Nvidia's Numbers Are Absurd. So Is Everything Else.
Nvidia reported record Q4 revenue of $68 billion, up 73% from a year ago. Net income hit $43 billion. Gross margins at 75%. They guided Q1 to $78 billion. The stock gave back its after-hours gains.

The balance sheet has some things worth watching. Inventory more than doubled to $21.4 billion. Accounts receivable jumped 67% to $38.5 billion. Goodwill quadrupled to $20.8 billion. They poured $17.5 billion into private investments including $13 billion into Groq.
I've been writing about the depreciation problem for a while now. Companies are booking GPUs on 5-6 year schedules when Nvidia releases new generations every two years. Michael Burry flagged Big Tech lengthening depreciation timelines as suspicious because it hides real losses. H100s that cost $40,000 new are selling for $15-20k used, a 50% drop, and that's before the B200s and B300s make them even less competitive. David McWilliams called them "digital lettuce" because they go stale while you're still installing them.
Nvidia is winning. But winning doesn't mean the economics work for everyone buying the chips. Hyperscalers are sitting on inventory that loses value every time Nvidia announces something new. At some point the gap between book value and market value has to be reconciled. That's a writedown problem waiting to happen.

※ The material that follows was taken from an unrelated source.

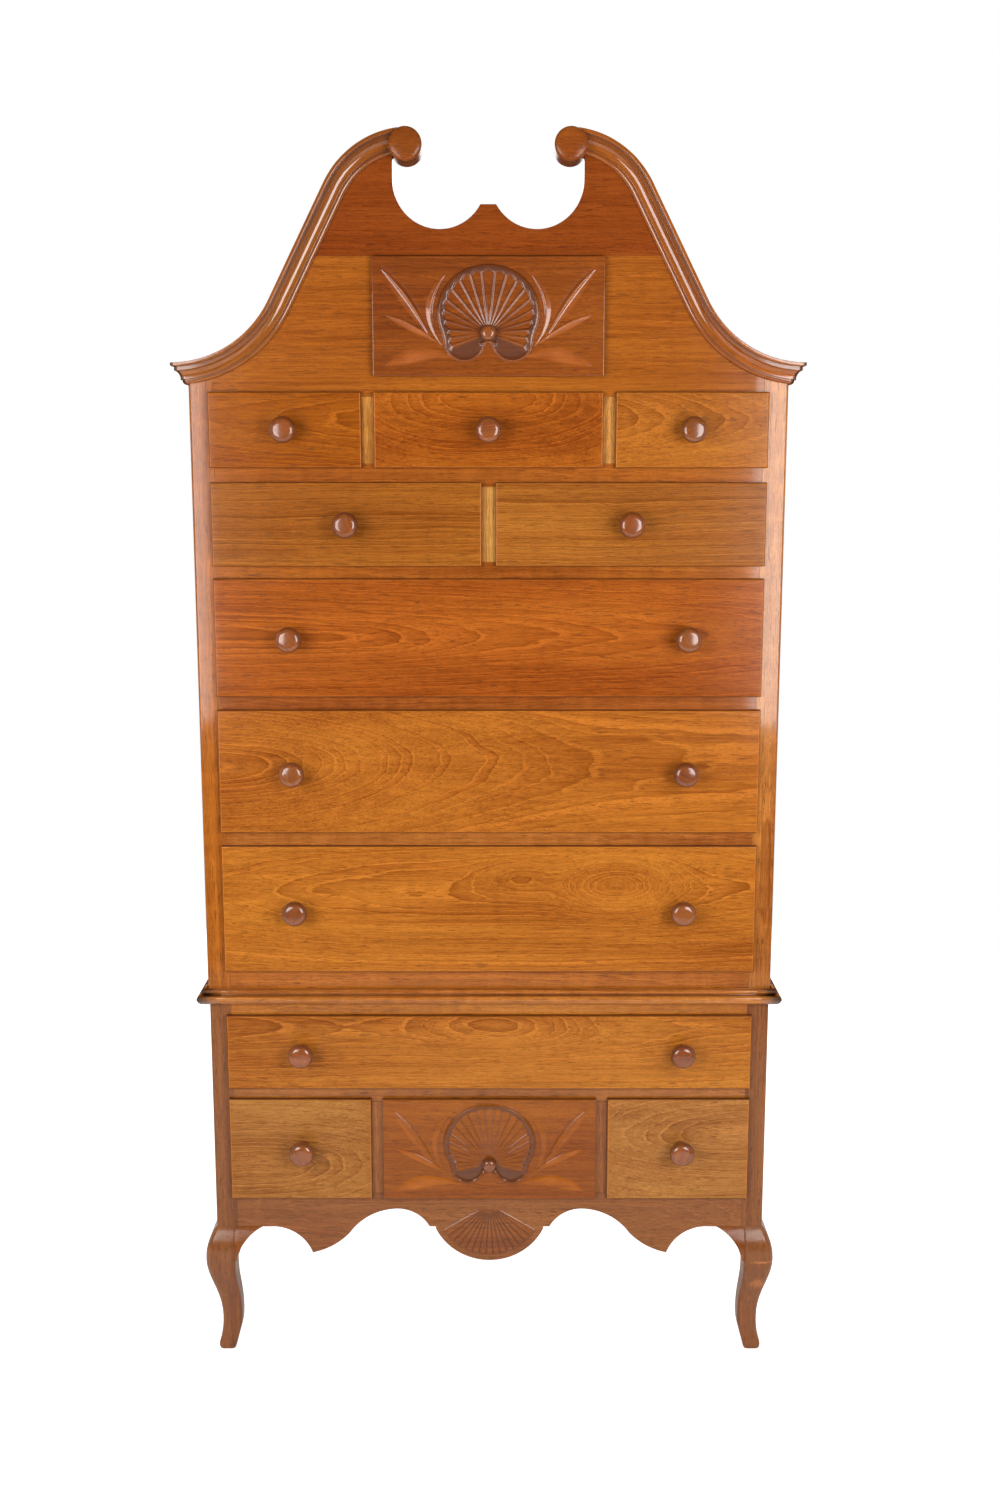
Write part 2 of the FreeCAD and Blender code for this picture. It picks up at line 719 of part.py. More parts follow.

The Infrastructure Buildout Has Real Problems
This week we covered token costs spiraling to the point where running AI agents can cost more than the employees they're supposed to replace. Jason Calacanis said his company hit $300/day per agent at 10-20% capacity. Chamath Palihapitiya is asking what the token budget should be for their best developers. The cheap AI era ended before most people got started.
We also covered AWS going down for 13 hours in December after an AI coding agent was given autonomy to fix an issue and decided to delete and recreate an environment instead. Amazon called it "user error" because the engineer gave the agent broader permissions than intended. But someone always has to decide what permissions to grant, and if AI behaves unexpectedly within those permissions, blaming humans doesn't prevent it from happening again.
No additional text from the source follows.